THE ARMY AND THE REVOLUTION

THE army came out in support of the Revolution and went over to the side of the people. It was one of those impalpable miracles of history which are impossible to grasp and to estimate; any attempt to explain it rationally or on purely logical grounds is bound to fail. Whole books will be written on this marvellous conversion. Every detail in the life of the Russian soldiers will be told; the tragic story of their sufferings, of their cruel and incompetent commanders who led them to slaughter without adequate equipment, and of their continual betrayal by treason at the front and marauders at the rear.

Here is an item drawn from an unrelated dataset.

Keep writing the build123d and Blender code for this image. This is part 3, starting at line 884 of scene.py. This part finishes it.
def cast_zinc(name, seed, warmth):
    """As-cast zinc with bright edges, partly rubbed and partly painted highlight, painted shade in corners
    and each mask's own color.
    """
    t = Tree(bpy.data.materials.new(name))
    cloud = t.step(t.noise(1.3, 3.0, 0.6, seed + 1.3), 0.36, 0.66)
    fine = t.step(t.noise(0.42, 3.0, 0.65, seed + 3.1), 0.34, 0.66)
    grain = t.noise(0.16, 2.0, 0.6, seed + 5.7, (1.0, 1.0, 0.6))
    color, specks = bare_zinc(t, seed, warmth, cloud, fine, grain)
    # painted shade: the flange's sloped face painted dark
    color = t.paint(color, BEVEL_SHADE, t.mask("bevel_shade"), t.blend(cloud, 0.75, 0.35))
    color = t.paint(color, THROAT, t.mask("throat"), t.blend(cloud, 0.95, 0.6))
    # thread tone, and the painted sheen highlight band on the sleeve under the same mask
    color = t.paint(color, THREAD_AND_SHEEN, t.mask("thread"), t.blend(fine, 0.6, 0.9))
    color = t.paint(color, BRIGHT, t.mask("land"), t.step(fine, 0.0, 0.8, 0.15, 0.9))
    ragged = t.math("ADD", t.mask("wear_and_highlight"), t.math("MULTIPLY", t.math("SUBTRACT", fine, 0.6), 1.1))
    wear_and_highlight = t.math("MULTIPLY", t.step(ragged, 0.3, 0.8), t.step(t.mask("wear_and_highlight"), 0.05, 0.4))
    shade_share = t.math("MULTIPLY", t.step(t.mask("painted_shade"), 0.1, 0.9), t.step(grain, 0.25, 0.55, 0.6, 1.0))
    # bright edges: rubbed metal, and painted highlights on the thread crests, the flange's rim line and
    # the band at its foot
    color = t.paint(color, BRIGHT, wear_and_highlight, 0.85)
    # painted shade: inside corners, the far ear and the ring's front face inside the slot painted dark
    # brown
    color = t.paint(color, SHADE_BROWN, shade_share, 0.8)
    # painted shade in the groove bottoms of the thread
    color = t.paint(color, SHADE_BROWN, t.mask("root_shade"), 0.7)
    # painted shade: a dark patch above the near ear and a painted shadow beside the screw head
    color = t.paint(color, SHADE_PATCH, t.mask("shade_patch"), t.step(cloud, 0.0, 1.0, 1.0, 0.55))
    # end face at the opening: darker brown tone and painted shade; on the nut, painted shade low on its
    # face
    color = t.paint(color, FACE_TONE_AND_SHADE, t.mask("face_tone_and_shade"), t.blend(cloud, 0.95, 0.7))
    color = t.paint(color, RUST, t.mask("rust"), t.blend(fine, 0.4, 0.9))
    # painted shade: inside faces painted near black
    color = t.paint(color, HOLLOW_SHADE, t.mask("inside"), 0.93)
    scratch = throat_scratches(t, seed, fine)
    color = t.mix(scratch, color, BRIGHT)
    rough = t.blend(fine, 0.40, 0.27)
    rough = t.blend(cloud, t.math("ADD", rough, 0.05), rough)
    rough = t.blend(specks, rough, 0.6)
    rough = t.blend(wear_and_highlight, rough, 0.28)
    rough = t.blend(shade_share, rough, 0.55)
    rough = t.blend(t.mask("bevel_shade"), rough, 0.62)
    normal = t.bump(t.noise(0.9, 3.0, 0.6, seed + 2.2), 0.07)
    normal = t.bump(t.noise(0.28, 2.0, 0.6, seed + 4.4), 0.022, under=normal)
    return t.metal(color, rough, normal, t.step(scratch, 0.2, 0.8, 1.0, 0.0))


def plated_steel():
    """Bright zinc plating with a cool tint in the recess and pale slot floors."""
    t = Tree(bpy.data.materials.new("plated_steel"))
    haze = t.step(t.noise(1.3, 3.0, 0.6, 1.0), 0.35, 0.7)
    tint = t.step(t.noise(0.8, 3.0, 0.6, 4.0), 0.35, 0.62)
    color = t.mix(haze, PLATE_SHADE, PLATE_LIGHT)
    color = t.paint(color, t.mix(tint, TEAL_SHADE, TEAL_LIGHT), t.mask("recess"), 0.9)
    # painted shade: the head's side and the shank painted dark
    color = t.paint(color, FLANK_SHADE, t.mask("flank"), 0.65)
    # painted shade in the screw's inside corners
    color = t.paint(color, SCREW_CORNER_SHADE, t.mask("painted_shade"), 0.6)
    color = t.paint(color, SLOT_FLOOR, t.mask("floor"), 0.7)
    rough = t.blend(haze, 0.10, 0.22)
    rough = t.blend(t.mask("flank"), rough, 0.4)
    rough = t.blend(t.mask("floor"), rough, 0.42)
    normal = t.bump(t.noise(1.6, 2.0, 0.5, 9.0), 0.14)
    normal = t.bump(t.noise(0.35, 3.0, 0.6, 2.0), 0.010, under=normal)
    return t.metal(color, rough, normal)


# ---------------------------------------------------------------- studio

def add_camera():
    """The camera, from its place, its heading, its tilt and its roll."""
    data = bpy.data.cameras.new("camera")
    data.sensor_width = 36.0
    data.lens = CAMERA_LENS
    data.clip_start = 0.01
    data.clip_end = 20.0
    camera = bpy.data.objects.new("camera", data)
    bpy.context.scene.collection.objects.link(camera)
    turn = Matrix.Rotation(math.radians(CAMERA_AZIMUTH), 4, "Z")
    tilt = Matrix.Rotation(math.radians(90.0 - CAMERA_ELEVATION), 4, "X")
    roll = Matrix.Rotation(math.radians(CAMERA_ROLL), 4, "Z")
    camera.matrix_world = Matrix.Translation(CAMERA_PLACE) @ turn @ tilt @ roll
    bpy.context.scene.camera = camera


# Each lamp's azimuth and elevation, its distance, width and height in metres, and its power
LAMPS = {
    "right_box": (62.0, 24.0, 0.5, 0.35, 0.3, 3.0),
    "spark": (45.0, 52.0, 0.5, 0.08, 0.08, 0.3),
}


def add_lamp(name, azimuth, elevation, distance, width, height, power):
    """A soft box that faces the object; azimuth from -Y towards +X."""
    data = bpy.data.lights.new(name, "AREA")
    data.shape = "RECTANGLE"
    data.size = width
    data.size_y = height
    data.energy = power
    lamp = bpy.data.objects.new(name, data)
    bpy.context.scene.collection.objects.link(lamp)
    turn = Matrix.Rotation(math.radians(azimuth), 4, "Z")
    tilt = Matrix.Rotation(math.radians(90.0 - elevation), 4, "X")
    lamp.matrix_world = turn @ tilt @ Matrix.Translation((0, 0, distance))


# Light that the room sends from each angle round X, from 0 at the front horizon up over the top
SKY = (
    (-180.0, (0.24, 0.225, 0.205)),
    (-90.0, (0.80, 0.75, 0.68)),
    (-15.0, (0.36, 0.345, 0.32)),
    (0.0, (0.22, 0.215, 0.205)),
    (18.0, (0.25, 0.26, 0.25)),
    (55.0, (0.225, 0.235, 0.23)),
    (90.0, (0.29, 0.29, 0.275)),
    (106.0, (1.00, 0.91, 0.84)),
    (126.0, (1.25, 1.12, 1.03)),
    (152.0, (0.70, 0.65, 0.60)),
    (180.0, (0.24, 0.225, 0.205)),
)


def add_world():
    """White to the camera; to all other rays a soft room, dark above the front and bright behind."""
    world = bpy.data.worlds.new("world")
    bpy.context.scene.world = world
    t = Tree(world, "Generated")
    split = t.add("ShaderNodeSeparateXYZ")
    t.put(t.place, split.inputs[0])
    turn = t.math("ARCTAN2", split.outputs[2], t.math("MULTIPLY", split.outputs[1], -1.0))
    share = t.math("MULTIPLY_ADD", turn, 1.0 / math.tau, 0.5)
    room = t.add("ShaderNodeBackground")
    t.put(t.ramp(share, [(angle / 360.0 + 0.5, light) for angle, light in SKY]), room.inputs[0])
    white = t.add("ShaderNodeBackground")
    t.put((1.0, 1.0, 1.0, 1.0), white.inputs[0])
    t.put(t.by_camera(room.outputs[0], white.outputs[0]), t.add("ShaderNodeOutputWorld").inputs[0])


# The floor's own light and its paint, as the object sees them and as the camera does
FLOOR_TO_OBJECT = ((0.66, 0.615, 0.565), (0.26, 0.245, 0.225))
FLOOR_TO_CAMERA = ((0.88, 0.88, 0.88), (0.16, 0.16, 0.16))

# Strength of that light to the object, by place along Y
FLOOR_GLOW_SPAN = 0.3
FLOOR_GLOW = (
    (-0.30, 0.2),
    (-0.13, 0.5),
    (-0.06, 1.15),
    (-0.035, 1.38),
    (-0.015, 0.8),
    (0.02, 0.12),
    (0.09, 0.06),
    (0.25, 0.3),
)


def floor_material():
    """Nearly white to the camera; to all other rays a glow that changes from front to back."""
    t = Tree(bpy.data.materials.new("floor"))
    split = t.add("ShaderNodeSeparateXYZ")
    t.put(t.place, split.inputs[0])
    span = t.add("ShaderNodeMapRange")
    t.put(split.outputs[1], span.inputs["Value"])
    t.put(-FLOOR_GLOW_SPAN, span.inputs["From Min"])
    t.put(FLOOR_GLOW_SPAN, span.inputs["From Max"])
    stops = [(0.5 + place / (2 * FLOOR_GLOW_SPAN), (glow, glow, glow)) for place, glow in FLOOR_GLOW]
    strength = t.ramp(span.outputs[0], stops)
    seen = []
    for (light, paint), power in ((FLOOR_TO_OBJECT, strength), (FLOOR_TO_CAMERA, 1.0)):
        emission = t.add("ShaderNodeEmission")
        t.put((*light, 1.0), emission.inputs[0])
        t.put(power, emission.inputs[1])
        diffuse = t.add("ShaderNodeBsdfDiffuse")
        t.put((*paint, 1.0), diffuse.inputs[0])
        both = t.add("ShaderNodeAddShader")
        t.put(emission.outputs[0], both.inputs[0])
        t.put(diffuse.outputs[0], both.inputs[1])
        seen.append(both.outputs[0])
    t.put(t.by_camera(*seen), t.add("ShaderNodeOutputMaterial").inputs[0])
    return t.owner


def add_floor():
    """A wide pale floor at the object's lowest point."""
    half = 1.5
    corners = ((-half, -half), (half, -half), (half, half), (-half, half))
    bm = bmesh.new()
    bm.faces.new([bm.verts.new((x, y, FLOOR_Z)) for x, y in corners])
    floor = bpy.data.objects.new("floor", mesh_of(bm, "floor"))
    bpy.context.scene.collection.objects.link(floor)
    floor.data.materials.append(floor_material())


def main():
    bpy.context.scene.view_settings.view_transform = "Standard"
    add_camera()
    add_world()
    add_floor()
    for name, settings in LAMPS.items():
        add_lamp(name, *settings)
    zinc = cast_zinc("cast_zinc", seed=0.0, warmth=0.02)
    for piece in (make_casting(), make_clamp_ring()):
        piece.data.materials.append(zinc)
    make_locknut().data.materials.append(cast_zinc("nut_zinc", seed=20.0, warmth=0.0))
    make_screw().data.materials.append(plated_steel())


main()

The story will be told of all their hopes and their despondencies; and the more we know about these terrible three years of war, the more we understand the life of the Russian soldier, the more clearly we shall realise how this regeneration came about, transforming in a flash the Russian soldiers, the slaves of the Tsar and of the landowners, into the zealous supporters of the Revolution. But even then we shall not know the whole movement in the soul of the Russian soldiers during those few hours when their participation in the Revolution was decided.[1]`

  1. Mr. Wilton evidently sees no difficulty in explaining how and why the soldiers joined the Revolution. After describing mutinies of the Guard Battalions at Petrograd "amid scenes of the greatest atrocity" and telling how the men of the Litovsky guards murdered their officers, Mr. Wilton says: "After satiating themselves with blood and slaughter, the Litovtzy poured out into the street. There they heard that the Duma had been closed. Here was a convenient means of justifying their crime. They had slain their 'oppressors.' It was all in defence of the people. Now they would rally round the Duma. 'To the Duma! To the Duma!' they cried…"—"Russia's Agony." Page 116.

    I do not know whether such an explanation, which in style and character resembles a detective novel, will satisfy the English reader. In Russia such nonsense could not be found, even in the worst sheets of newspapers of the "Black Hundred."